Warp Pipe (ワープ土管)
This is an example to chain the click
commands, as documented on https://click.palletsprojects.com/en/7.x/commands/#multi-command-pipelines
Install
python setup.py install
Chapter 1
Without using chain=True
parameter, we can still "chain" the command by re-invoking the binary and passing on the stdout
output of the previous function to the stdin
to the current function.
Example usage:
$ echo "abc" | warppipe_one plus -e utf8 | warppipe_one xyz -e utf8
abc + xyz
Chapter 2.0
Using the chain=True
and keeping the results of previous funtion in an iterator tuple, after every function call, it thens "echos" the items out to stdout
.
@cli_two.resultcallback()
def process_pipeline(processors):
with click.get_text_stream("stdin") as fin:
iterator = (x.strip() for x in fin)
for processor in processors:
iterator = processor(iterator)
for item in iterator:
click.echo(item)
Example usage:
$ echo "abc" | warppipe_two plus -e utf8 xyz -e utf8
abc + xyz
The CLI looks elegant but it comes at some heavy memory footprint.
-
iterator = (x.strip() for x in fin)
literally stores everything in memory - The data is re-iterated just for the sake of printing it out to
stdout
.
Chapter 2.1
With minor changes to the click
callback, we eliminate first round of iterating through the data:
@cli_two.resultcallback()
def process_pipeline(processors):
with click.get_text_stream("stdin") as fin:
iterator = fin # Initialize fin as the first iterator.

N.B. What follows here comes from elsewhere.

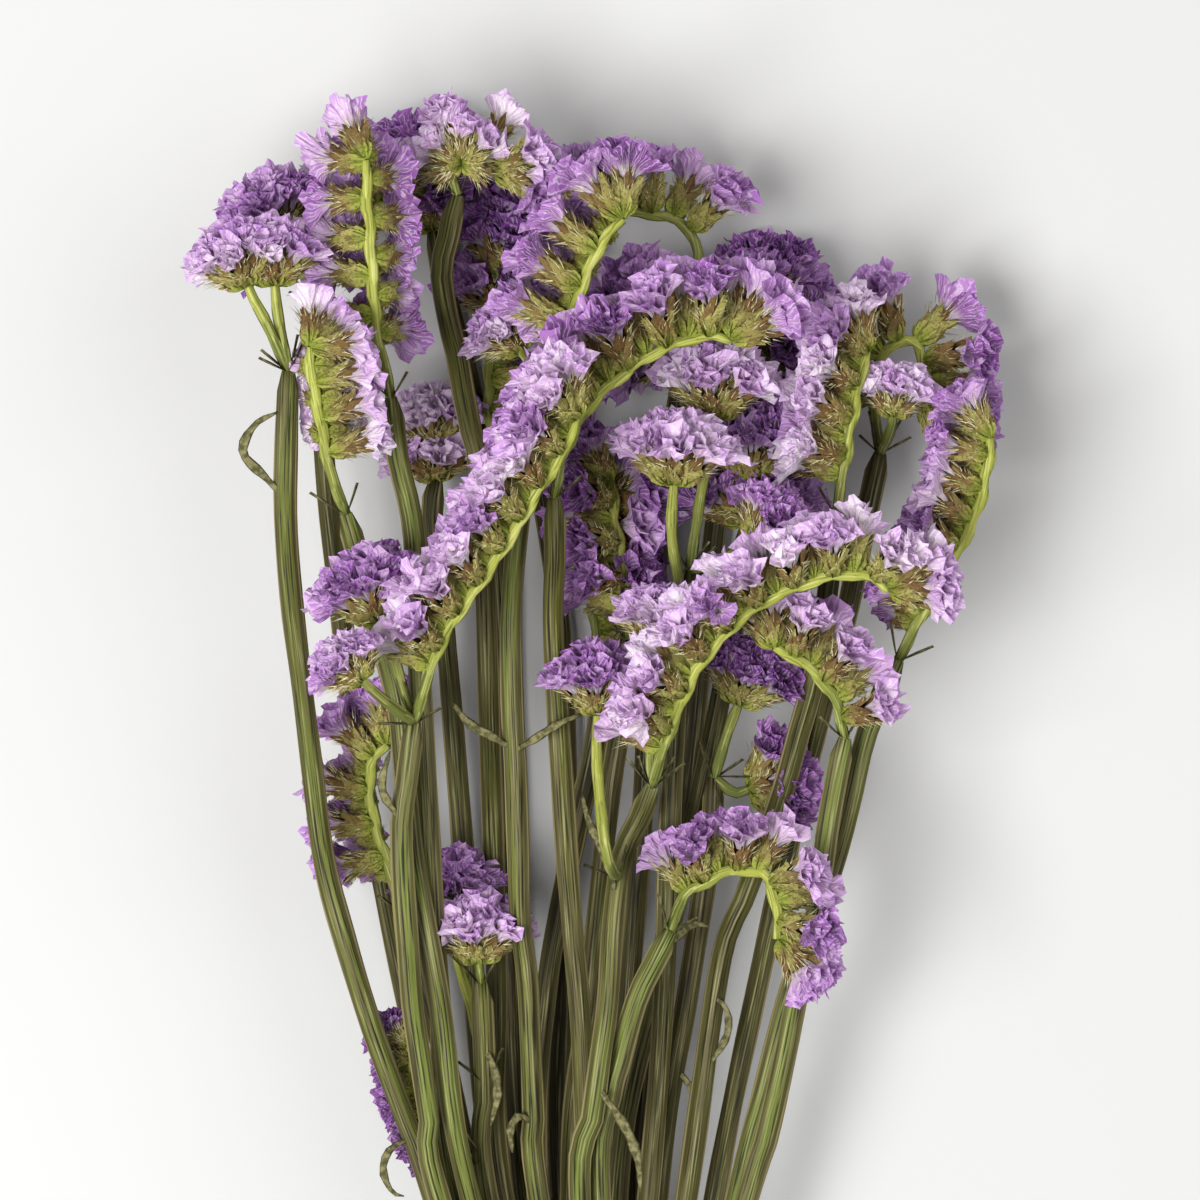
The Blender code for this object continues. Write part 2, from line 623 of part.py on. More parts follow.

for processor in processors:
iterator = processor(iterator)
for item in iterator:
click.echo(item)
Same example usage:
$ echo "abc" | warppipe_two plus -e utf8 xyz -e utf8
abc + xyz
Still the CLI comes with some heavy memory footprint.
-
iterator = processor(iterator)
literally stores one copy of the process data in memory - The data is re-iterated just for the sake of printing it out to
stdout
.
Chapter 3.0
Memory footprint aside, if we just treat it as a trade-off for I/O operations, what if we try the chaining on actual preprocessing, e.g. normalization and tokenization.
Example usage:
$ wget https://norvig.com/big.txt
$ cat big.txt | warppipe_three normalize -l en -j 4 tokenize -j 4 > output
100%|███████████████████████████████████| 128457/128457 [00:09<00:00, 13910.46it/s]
100%|███████████████████████████████████| 128457/128457 [00:17<00:00, 7536.68it/s]
$ head output
The Project Gutenberg EBook of The Adventures of Sherlock Holmes
by Sir Arthur Conan Doyle
(# 15 in our series by Sir Arthur Conan Doyle)
Actually, not that bad. Compared to original sacremoses
:
$ cat big.txt | sacremoses normalize -j 4 | sacremoses tokenize -j 4 > output2
100%|███████████████████████████████████| 128457/128457 [00:12<00:00, 10553.31it/s]
100%|███████████████████████████████████| 128457/128457 [00:23<00:00, 5477.54it/s]
Chapter 4.0
Now how can we avoid repeating the -j 4
again and again for individual process?
We can set these arguments at a group level, e.g.
@click.group(chain=True, invoke_without_command=True)
@click.option("--language", "-l", default="en", help="Use language specific rules when normalizing.")
@click.option("--encoding", "-e", default="utf8", help="Specify encoding of file.")
@click.option("--processes", "-j", default=1, help="No. of processes.")
@click.option("--quiet", "-q", is_flag=True, default=False, help="Disable progress bar.")
def cli_four(language, encoding, processes, quiet):
pass
@cli_four.resultcallback()
def process_pipeline(processors, **kwargs):
with click.get_text_stream("stdin") as fin:
iterator = fin # Initialize fin as the first iterator.
for processor in processors:
iterator = processor(list(iterator), **kwargs)
for item in iterator:
click.echo(item)
@cli_four.command("normalize")
def normalize_file(iterator, language, encoding, processes, quiet):
for item in iterator:
yield normalize(item, language, encoding, processes, quiet)
@cli_four.command("tokenize")
def normalize_file(iterator, language, encoding, processes, quiet):
for item in iterator:
yield tokenize(item, language, encoding, processes, quiet)
Example usage:
$ warppipe_four --help
Usage: warppipe_four [OPTIONS] COMMAND1 [ARGS]... [COMMAND2 [ARGS]...]...
Options:
-l, --language TEXT Use language specific rules when normalizing.
-e, --encoding TEXT Specify encoding of file.
-j, --processes INTEGER No. of processes.
-q, --quiet Disable progress bar.
--help Show this message and exit.
Commands:
normalize
tokenize
$ cat big.txt | warppipe_four -l en -j 4 normalize tokenize > output
100%|████████████████████████████████████| 128457/128457 [00:13<00:00, 9326.19it/s]
100%|████████████████████████████████████| 128457/128457 [00:20<00:00, 6190.23it/s]